Einmal mehr ist es dem stillen Sammler und Schaffer im Hintergrund, Karl Engelhardt, gelungen, ein Bühnenbild auf die Bretter der Rössli-Bühne zu zaubern, das der höllisch-himmlischen Atmosphäre teuflisch gerecht wird, was auch für die dezente Beleuchtung durch Andreas Hebeisen und Peter Frei sowie die eindrückliche Programm- und Plakatgestaltung durch Heini Ehrensperger gilt.

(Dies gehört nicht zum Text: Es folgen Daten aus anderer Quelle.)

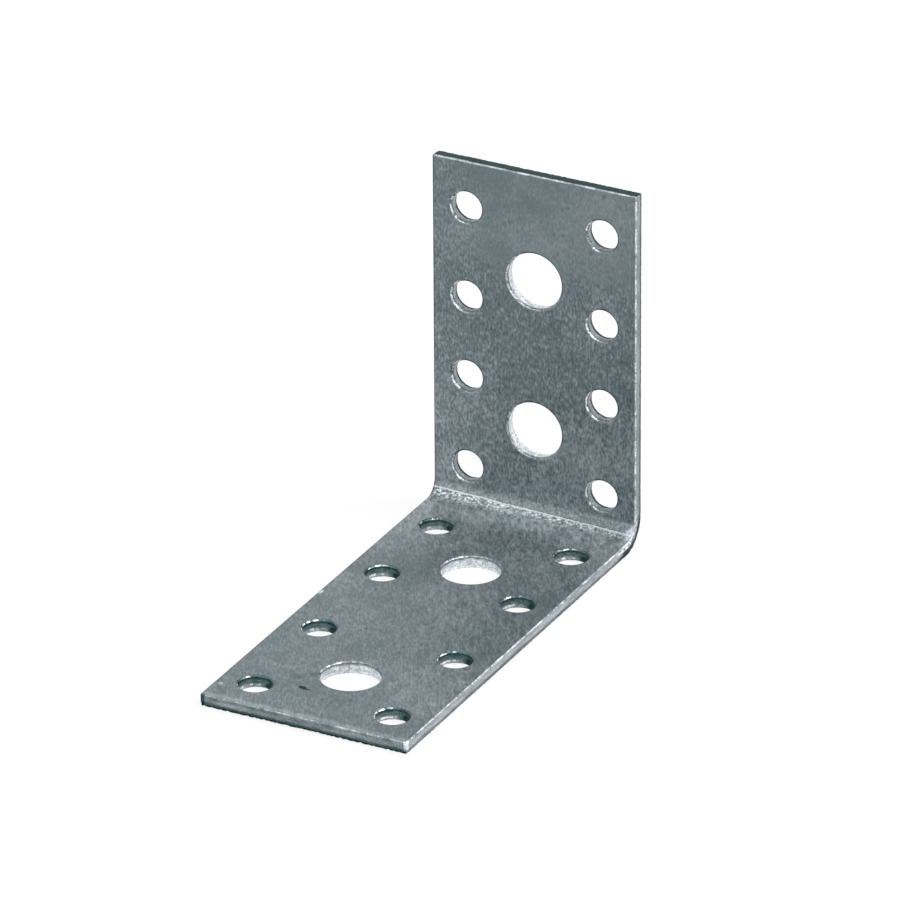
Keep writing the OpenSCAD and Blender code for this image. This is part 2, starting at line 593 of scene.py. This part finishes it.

Wer sich einen besonderen Abend im neuen Jahr gönnen will oder gar Freunden eine Freude machen will, lädt diese zum kulinarischen Vorspiel in der gemütlichen Ambiance des Gasthauses zum weissen Rössli ein: Die Wirtin, Verena Spinner, mit ihrem ebenso eingespielten Team wird es bestimmt schaffen, mit leckeren Speisen den nötigen Boden zum nachfolgenden höllischen Vergnügen zu legen.

Reservationen empfohlen

An der Silvester-Première gabs da auf der gediegenen Speisekarte nämlich ein „Höllenfeuer“ (Tomatensuppe mit Kräutern), ein zartes Schweinsfilet auf Zitronenwolke mit Engelshaarnudeln und zum Dessert ein „Himmelsleiterli“ (weisses und braunes Schoggimousse), alles himmlisch zubereitet und serviert. Um in diesen Genuss und zu genügend Platz zu kommen, empfiehlt es sich auf jeden Fall zu reservieren. Für das Essen unter Telefon 01 767 02 01; für das Theater unter Telefon 01 764 00 31, jeweils Montag bis Samstag von 9 bis 11 Uhr. Abendkasse und Bar sind 45 Minuten vor Beginn der Vorstellung geöffnet.

Die weiteren Spieldaten
Mittwoch, 8. und 15. Januar, 20 Uhr; Freitag, 10. und 17. Januar, 20 Uhr; Samstag, 11. und 18. Januar, 20 Uhr; Sonntag, 12. Januar, 16 und 20 Uhr. Nähere Details unter
www.aemtlerbuehne.ch.

Fotos (eschla):

1. Heidi Roth und Reto Huter als Herr und Frau Breusi

2. Erwin Stehli als Hilfsteufel (links); Reto Huter als Herr Breusi im Vorzimmer der Hölle

3. Die beiden Musiker: Pascal Bruggisser (Klavier und Akkordeon) und Stefan Rüfenacht (Saxophon und Trompete)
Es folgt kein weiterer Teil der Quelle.